This is not my attitude but the track operator where I race seems to think that awarding money for prizes is "gambeling", yet at the height of all of their racing they offered small trophies or 'Track Bucks' (which were redeemable at the shop). Now you tell me, was there gambeling. Anyway he is a strange duck and it was his way or 
"There's the Gate". Well anyway I have always thought that there should be a division for pro's only and another for the rest of us. there have been a couple of atempts at this with various organizations, but I too agree with Pitbull that maybe we haven't been here long enough. and our ""Audience Participation"" hasn't caught on the way flying has.
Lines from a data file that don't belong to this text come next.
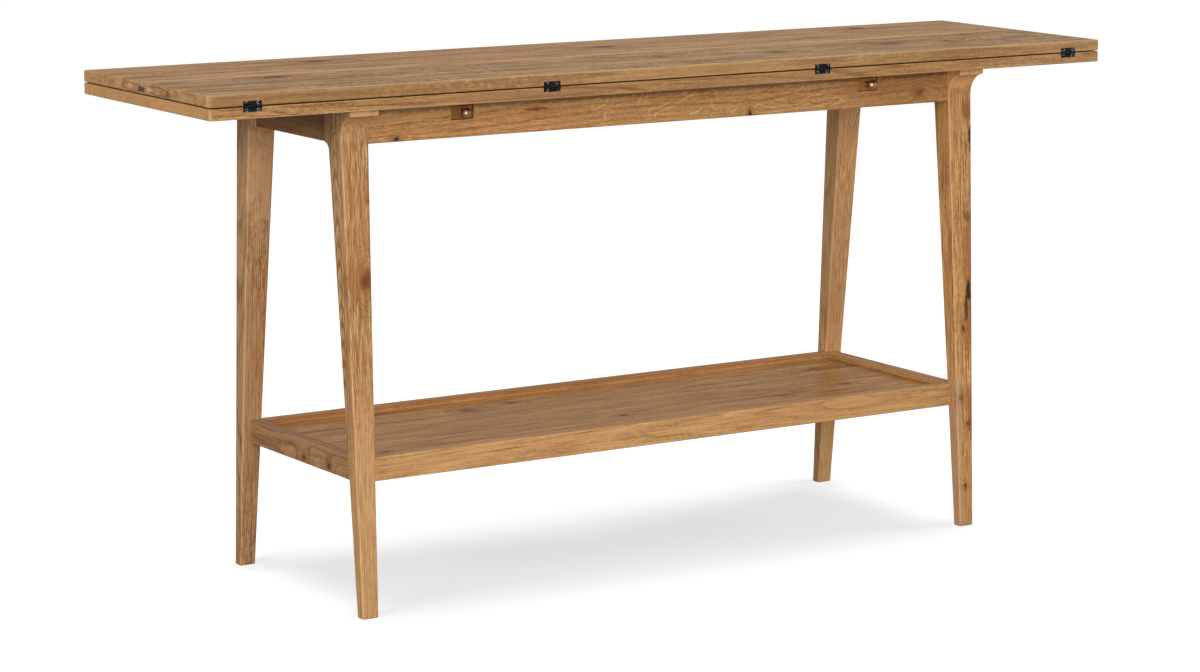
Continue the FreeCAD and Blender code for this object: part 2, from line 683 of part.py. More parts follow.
def guide_strips(x):
    """Two strips under the leaf, one on each side of a support."""
    strips = []
    for side in (-1, 1):
        near = x + side * NOTCH_WIDTH / 2
        far = near + side * GUIDE_STRIP_WIDTH
        x0, x1 = sorted([near, far])
        strips.append(box(x0, x1, -LONG_APRON_BACK, GUIDE_END, NOTCH_BOTTOM, FRAME_TOP))
    holes = [screw_hole(p, Vector(0, 0, 1), GUIDE_SCREW_LENGTH) for p in guide_screw_lines(x)]
    return [strip.cut(holes) for strip in strips]


def keeper(x):
    """Board under the two strips, on which the support runs."""
    half = NOTCH_WIDTH / 2 + GUIDE_STRIP_WIDTH
    low = NOTCH_BOTTOM - KEEPER_THICKNESS
    board = box(x - half, x + half, -LONG_APRON_BACK, GUIDE_END, low, NOTCH_BOTTOM)
    return board.cut([screw_hole(p, Vector(0, 0, 1), GUIDE_SCREW_LENGTH) for p in guide_screw_lines(x)])


# ---- Shelf ----
def shelf_end():
    """Distance from the middle to the outer face of the end rails."""
    return leg_outer_x(SHELF_MIDDLE) - SHELF_END_SETBACK


def shelf_edge():
    """Distance from the middle to the outer face of the long rails."""
    return leg_outer_y(SHELF_MIDDLE) - SHELF_EDGE_SETBACK


def end_dowel_lines():
    """Dowels between the right end rail and the rear right leg."""
    x = shelf_end() - SHELF_RAIL_THICKNESS / 2
    lines = []
    for z in (SHELF_MIDDLE - DOWEL_RISE, SHELF_MIDDLE + DOWEL_RISE):
        joint = Vector(x, leg_inner_y(z), z)
        half = Vector(0, DOWEL_LENGTH / 2, 0)
        lines.append((joint - half, joint + half))
    return lines


def long_dowel_line():
    """Dowel between the rear rail and the right end rail."""
    x = shelf_end() - SHELF_RAIL_THICKNESS
    y = (shelf_edge() - SHELF_RAIL_THICKNESS + leg_inner_y(SHELF_TOP)) / 2
    grip = DOWEL_LENGTH - DOWEL_SHORT_GRIP
    return Vector(x - grip, y, SHELF_MIDDLE), Vector(x + DOWEL_SHORT_GRIP, y, SHELF_MIDDLE)


def dowel_hole(line):
    """Hole for a dowel, open to the joint and a little wider than the dowel."""
    return rod(line[0], line[1], DOWEL_DIAMETER + 2 * DOWEL_CLEARANCE)


def shelf_dowels():
    """All dowels of the shelf frame."""
    lines = end_dowel_lines() + [long_dowel_line()]
    return [d for line in lines for d in four_corners(rod(line[0], line[1], DOWEL_DIAMETER))]


def shelf_long_rail(leg):
    """Rear rail of the shelf, kept clear of the rear legs."""
    half = shelf_end() - SHELF_RAIL_THICKNESS
    outer = shelf_edge()
    rail = box(-half, half, outer - SHELF_RAIL_THICKNESS, outer, SHELF_BOTTOM, SHELF_TOP)
    rail = rail.makeFillet(SHELF_EDGE_ROUND, [e for e in rail.Edges if e.Length > half])
    rail = rail.cut([leg, mirror_x(leg)])
    hole = dowel_hole(long_dowel_line())
    screws = [screw_hole(*line) for line in long_cleat_screws()]
    return rail.cut([hole, mirror_x(hole)] + screws)


def shelf_end_rail():
    """Right rail of the shelf between the legs, its ends cut to their slope."""
    x0 = shelf_end() - SHELF_RAIL_THICKNESS
    low, high = leg_inner_y(SHELF_BOTTOM), leg_inner_y(SHELF_TOP)
    outline = [
        Vector(x0, -low, SHELF_BOTTOM),
        Vector(x0, low, SHELF_BOTTOM),
        Vector(x0, high, SHELF_TOP),
        Vector(x0, -high, SHELF_TOP),
    ]
    rail = prism(outline, Vector(SHELF_RAIL_THICKNESS, 0, 0))
    long_edges = [e for e in rail.Edges if e.Length > shelf_edge()]
    rail = rail.makeFillet(SHELF_EDGE_ROUND, long_edges)
    holes = [dowel_hole(line) for line in end_dowel_lines() + [long_dowel_line()]]
    holes += [mirror_y(hole) for hole in holes]
    holes += [screw_hole(*line) for line in end_cleat_screws()]
    return rail.cut(holes)


def shelf_panel():
    """Board that lies inside the shelf frame, lower than its top edge."""
    half_x = shelf_end() - SHELF_RAIL_THICKNESS - SHELF_PANEL_CLEARANCE
    half_y = shelf_edge() - SHELF_RAIL_THICKNESS - SHELF_PANEL_CLEARANCE
    return box(-half_x, half_x, -half_y, half_y, PANEL_BOTTOM, PANEL_TOP)


def cleat_screw_length():
    """Shank of a screw that goes through a cleat into its rail."""
    return CLEAT_SIZE + SCREW_BITE_SIDE


def long_cleat_screws():
    """Head point, direction and length of the screws in the rear cleat."""
    y = shelf_edge() - SHELF_RAIL_THICKNESS - CLEAT_SIZE
    z = PANEL_BOTTOM - CLEAT_SIZE / 2
    far = shelf_end() - SHELF_RAIL_THICKNESS - CLEAT_END_INSET - CLEAT_SCREW_INSET
    pitch = 2 * far / (CLEAT_SCREW_COUNT - 1)
    places = [pitch * i - far for i in range(CLEAT_SCREW_COUNT)]
    return [(Vector(x, y, z), Vector(0, 1, 0), cleat_screw_length()) for x in places]


def end_cleat_screws():
    """Head point, direction and length of the screws in the right cleat."""
    x = shelf_end() - SHELF_RAIL_THICKNESS - CLEAT_SIZE
    y = shelf_edge() - SHELF_RAIL_THICKNESS - CLEAT_END_INSET - CLEAT_SCREW_INSET
    z = PANEL_BOTTOM - CLEAT_SIZE / 2
    return [(Vector(x, s * y, z), Vector(1, 0, 0), cleat_screw_length()) for s in (-1, 1)]


def shelf_cleats():
    """Square strips screwed inside the shelf frame, which carry the panel."""
    inner_x = shelf_end() - SHELF_RAIL_THICKNESS
    inner_y = shelf_edge() - SHELF_RAIL_THICKNESS
    low = PANEL_BOTTOM - CLEAT_SIZE
    half_x = inner_x - CLEAT_END_INSET
    half_y = inner_y - CLEAT_END_INSET
    rear = box(-half_x, half_x, inner_y - CLEAT_SIZE, inner_y, low, PANEL_BOTTOM)
    rear = rear.cut([screw_hole(*line) for line in long_cleat_screws()])
    right = box(inner_x - CLEAT_SIZE, inner_x, -half_y, half_y, low, PANEL_BOTTOM)
    right = right.cut([screw_hole(*line) for line in end_cleat_screws()])
    return [rear, mirror_y(rear), right, mirror_x(right)]


def cleat_screws():
    """Screws of the four cleats."""
    rear = [wood_screw(*line) for line in long_cleat_screws()]
    right = [wood_screw(*line) for line in end_cleat_screws()]
    return rear + [mirror_y(s) for s in rear] + right + [mirror_x(s) for s in right]


# ---- Fixings as groups ----
def button_group():
    """Every button with its screw hole."""
    head, length = button_screw_line()
    piece = button().cut(screw_hole(head, Vector(0, 0, 1), length))
    return [placed(piece, place, angle) for place, angle in button_frames()]


def button_screws():
    """The screw of every button."""
    head, length = button_screw_line()
    screw = wood_screw(head, Vector(0, 0, 1), length)
    return [placed(screw, place, angle) for place, angle in button_frames()]


def corner_blocks():
    """The four corner blocks with their counterbored screw holes."""
    block = corner_block()
    for head, direction, length in corner_screw_lines():
        room = SCREW_HEAD_DIAMETER + 2 * SLOT_CLEARANCE
        pocket = rod(head - direction * CORNER_BLOCK_LEG, head, room)
        block = block.cut([pocket, screw_hole(head, direction, length)])
    return four_corners(block)


def corner_block_screws():
    """The eight screws of the corner blocks."""
    return [s for line in corner_screw_lines() for s in four_corners(wood_screw(*line))]


def guide_screws():
    """Screws through the keepers and strips into the lower leaf."""
    points = guide_screw_lines(-LOPER_X) + guide_screw_lines(LOPER_X)
    return [wood_screw(p, Vector(0, 0, 1), GUIDE_SCREW_LENGTH) for p in points]


def hinge_screws(side):
    """All hinge screws of the leaf above (side 1) or below (side -1)."""
    return [hinge_screw(p) for x in HINGE_PLACES for p in hinge_screw_points(x, side)]


def finished_leg(blank):
    """Leg with its mortises and dowel holes."""
    return blank.cut(mortises() + [dowel_hole(line) for line in end_dowel_lines()])


def build_nodes():
    """Every node of the table: its name and its solids."""
    blank = rear_right_leg()
    leg = finished_leg(blank)
    rear_rail = shelf_long_rail(blank)
    end_rail = shelf_end_rail()
    right_apron = end_apron()
    nodes = {
        "upper_leaf": [upper_leaf()],
        "lower_leaf": [lower_leaf()],
        "leaf_pads": leaf_pads(),
        "upper_hinge_plates": [hinge_plate(x, 1) for x in HINGE_PLACES],
        "lower_hinge_plates": [hinge_plate(x, -1) for x in HINGE_PLACES],
        "hinge_pins": [pin_at(x, HINGE_PIN_DIAMETER) for x in HINGE_PLACES],
        "upper_hinge_screws": hinge_screws(1),
        "lower_hinge_screws": hinge_screws(-1),
        "front_apron": [front_apron()],
        "rear_apron": [long_apron()],
        "left_end_apron": [mirror_x(right_apron)],
        "right_end_apron": [right_apron],
        "front_left_leg": [mirror_x(mirror_y(leg))],
        "front_right_leg": [mirror_y(leg)],
        "rear_left_leg": [mirror_x(leg)],
        "rear_right_leg": [leg],
        "corner_blocks": corner_blocks(),
        "corner_block_screws": corner_block_screws(),
        "top_buttons": button_group(),
        "top_button_screws": button_screws(),
        "guide_screws": guide_screws(),
        "shelf_front_rail": [mirror_y(rear_rail)],
        "shelf_rear_rail": [rear_rail],
        "shelf_left_rail": [mirror_x(end_rail)],
        "shelf_right_rail": [end_rail],
        "shelf_panel": [shelf_panel()],
        "shelf_dowels": shelf_dowels(),
        "shelf_cleats": shelf_cleats(),
        "shelf_cleat_screws": cleat_screws(),
    }
    for name, x in (("left", -LOPER_X), ("right", LOPER_X)):
        nodes[name + "_loper"] = [loper(x)]
        nodes[name + "_loper_knob"] = [knob(x)]
        nodes[name + "_knob_stud"] = [knob_stud(x)]
        nodes[name + "_stop_pin"] = [stop_pin(x)]
        nodes[name + "_guide_strips"] = guide_strips(x)
        nodes[name + "_guide_keeper"] = [keeper(x)]
    return nodes


def main():
    """Writes one STEP file for each node."""
    os.makedirs("parts", exist_ok=True)
    for name, solids in build_nodes().items():
        shape = solids[0] if len(solids) == 1 else Part.makeCompound(solids)
        shape.exportStep("parts/" + name + ".step")
    print("pivot of the upper leaf: y %.3f, z %.3f" % (PIVOT_Y, PIVOT_Z))
    print("travel of the supports: %.3f" % LOPER_TRAVEL)


main()
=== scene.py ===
import bpy
import math
from mathutils import Matrix, Vector

# Folding console table in oak: finishes, floor, light and camera. Metres.

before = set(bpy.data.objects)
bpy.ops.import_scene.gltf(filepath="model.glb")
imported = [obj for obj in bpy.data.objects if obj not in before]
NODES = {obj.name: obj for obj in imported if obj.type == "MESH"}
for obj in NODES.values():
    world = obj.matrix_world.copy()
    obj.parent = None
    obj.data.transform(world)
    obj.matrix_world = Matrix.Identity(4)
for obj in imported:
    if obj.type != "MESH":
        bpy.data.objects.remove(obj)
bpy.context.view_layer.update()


# ---- Where things sit on the table ----
X, Y, Z = 0, 1, 2  # the axis that a face looks along
HALF_LENGTH = 0.789
HALF_DEPTH = 0.2
LEAF_GAP_Z = 0.7448
LEAF_FACE_Z = 0.758
UPPER_LEAF_Z = 0.754
LOWER_LEAF_Z = 0.735
APRON_FRONT = -0.153
APRON_Z = 0.701
END_APRON_X = 0.545
LEG_X = 0.54
LEG_Y = 0.165
LEG_Z = 0.36
LOPER_X = 0.3632
LOPER_FRONT = -0.1505
SHELF_TOP = 0.218
HINGE_FOLDS = (0.48265, 0.24135)
HINGE_Z = 0.74475
HINGE_SCREW_X = 0.009
HINGE_SCREW_Z = 0.00495
FAR = 9.0  # past every part of the table

# ---- Colours, as 0-255 screen values ----
PALE_OAK = (205, 162, 108)
DEEP_OAK = (138, 92, 50)
EDGE_BROWN = (112, 76, 42)
END_CREAM = (206, 166, 124)

# ---- Fine values of the finishes ----
OAK_SHINE = 0.2
OAK_GRAIN_DEPTH = 0.00015
FLECK_FADE = 0.04
CALM_FADE = 0.1
CALM_SHARE = 0.45
SCREW_GLINT_RING = 0.0021

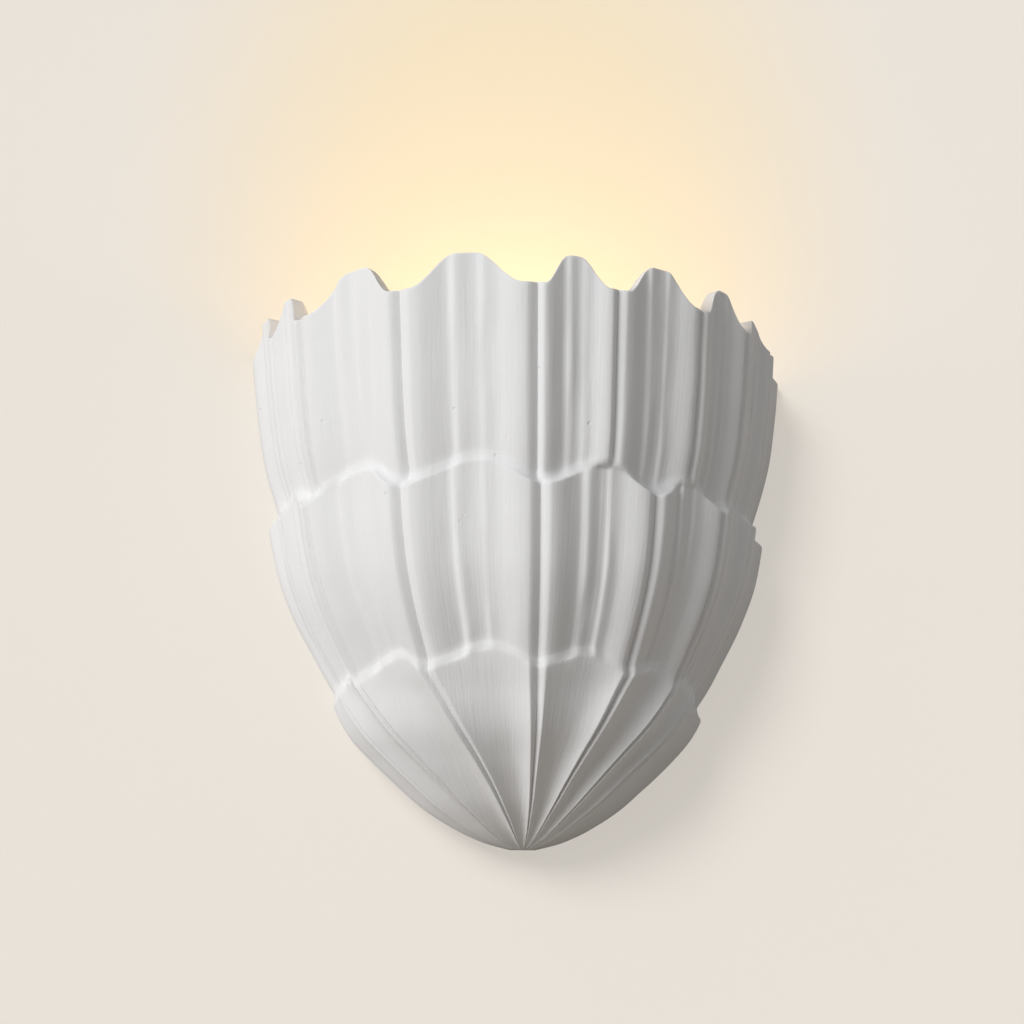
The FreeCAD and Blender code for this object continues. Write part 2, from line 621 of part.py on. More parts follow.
def grub_screws():
    """The clamping screws of the block's poles: the lower ones reach the leads, the upper ones stand open."""
    front = PLATE_FRONT - BLOCK_DEPTH + GRUB_RECESS
    screws = []
    for x in poles():
        for step, tip in ((-1, WIRE_RADIUS + 0.05), (1, POLE_BORE)):
            z = BLOCK_Z + step * GRUB_SPACING / 2
            screw = along_y(GRUB_RADIUS, front, POLE_Y - tip, x, z)
            slot = Part.makeBox(2 * GRUB_RADIUS + 1, 0.7, 0.5, V(x - GRUB_RADIUS - 0.5, front, z - 0.25))
            screws.append(screw.cut(slot))
    return screws


def earth_ring():
    """A crimped ring terminal on the plate, its barrel pointing down."""
    back = PLATE_FRONT
    ring = along_y(RING_RADIUS, back - RING_THICK, back, EARTH_X, EARTH_Z)
    barrel_top = EARTH_Z - BARREL_DROP
    tongue_height = BARREL_DROP
    tongue = Part.makeBox(2 * BARREL_RADIUS, RING_THICK, tongue_height,
                          V(EARTH_X - BARREL_RADIUS, back - RING_THICK, barrel_top))
    y = back - BARREL_RADIUS
    barrel = upright(BARREL_RADIUS, barrel_top - BARREL_LENGTH, barrel_top, EARTH_X, y)
    bore = upright(WIRE_RADIUS, barrel_top - BARREL_LENGTH - 1, barrel_top + 1, EARTH_X, y)
    ring = ring.fuse(tongue).fuse(barrel).cut(bore)
    return ring.cut(along_y(M4_RADIUS, back - 5, back + 1, EARTH_X, EARTH_Z))


def lead(points):
    """A lead along a route, with bared wire at both ends."""
    tube = bent_tube(points, LEAD_RADIUS)
    for end, beside in ((points[0], points[1]), (points[-1], points[-2])):
        way = (end - beside).normalize()
        tube = tube.fuse(Part.makeCylinder(WIRE_RADIUS, WIRE_BARED, end, way))
    return tube


def leads():
    """The three leads, from the lower side of the block: two to the lampholder, one to the plate."""
    bottom = BLOCK_Z - BLOCK_HEIGHT / 2 + POLE_INSET
    live_x, neutral_x, earth_x = poles()
    ends = CORE_Z - HOLDER_TERMINAL_HEIGHT
    left, right = both_sides(HOLDER_TERMINAL_SPACING)
    nipple_top = ARM_Z + NIPPLE_ABOVE
    x, low = LEAD_APART, ARM_Z - LIVE_DROP
    live = [V(live_x, POLE_Y, bottom), V(live_x, POLE_Y - 1.5, bottom - 25),
            V(BLOCK_X + 7, LAMP_Y + 28, low + 6), V(-x, LAMP_Y - 1, low), V(-x, LAMP_Y - 1, low + 24),
            V(-x, LAMP_Y - 0.6, nipple_top + 0.5), V(left, LAMP_Y, ends - 4.5), V(left, LAMP_Y, ends)]
    low = ARM_Z - NEUTRAL_DROP
    neutral = [V(neutral_x, POLE_Y, bottom), V(neutral_x, POLE_Y - 2, bottom - 23),
               V(BLOCK_X + 16, LAMP_Y + 25, low + 8), V(x, LAMP_Y + 1, low), V(x, LAMP_Y + 1, low + 22),
               V(x, LAMP_Y + 0.6, nipple_top + 0.5), V(right, LAMP_Y, ends - 4.5), V(right, LAMP_Y, ends)]
    low = ARM_Z - EARTH_DROP
    barrel = V(EARTH_X, PLATE_FRONT - BARREL_RADIUS, EARTH_Z - BARREL_DROP - BARREL_LENGTH)
    earth = [V(earth_x, POLE_Y, bottom), V(earth_x + 0.5, POLE_Y - 0.5, bottom - 21),
             V(BLOCK_X + 26, POLE_Y - 2, low), V(EARTH_X - 17, POLE_Y - 1.5, low),
             V(EARTH_X - 2, barrel.y - 2.3, barrel.z - 21), barrel - V(0, 0, 9), barrel]
    return lead(live), lead(neutral), lead(earth)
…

The thinking of most folks is 'Boys with toy cars racing for bowling trophies', or all R/C cars are from Radio Shack (no slam on Radio Shack). We've not been able to raise the perception of what we do to the higher level. It is slowly coming up with the help of R/C TV and Magazine coverage, but we need to crack the shell and become mainstream. Many experts have tried to figure this out and it has been discussed on every forum you can imagine, but it is going very slowly. I live in an area that has a SHOPPING POPULATION of about 100,00. There are two hobby shops here, one is nothing but R/C cars and the other is all hobbies and bicycles. The all car shop had an offroad track for 17 years and had to close and move to another location because they lost their lease. No room for a track at the new location. So we have been 2 years without a track. We are trying to get something going but so far we are struggling to get a place for a track. The nearest tracks are about 1 1/2 hour drive in 3 directions. All outdoor offroad, so it is very seasonal. Part of the problem here is that there are just too many other outdoor activities to do and I know that some day it will take off again but I am having trouble waiting. In the mean time I will tavel to the other tracks and have fun.


----------



## garyk (Sep 9, 2003)

hankster said:


> I feel the best articles this month were the Making Your Car Faster article (sometimes you just forget the simple stuff), the Setup Sheets article (again sometimes we just need to be reminded), Shop Talk and the Flashback article... too funny!
> 
> My biggest gripe this issue was the Comm Drop Article. It shows they tested 10 brands but only gave results for 5 brands. What does that say of the other 5? Were did they stand? Or was this just another "no bad review" thing? The article could have been really useful, but the exclusion of 5 of the tested products not only left me wondering "what the hey", but almost mad me mad. At the very least an explanation of why the test results of those 5 were not given would have helped.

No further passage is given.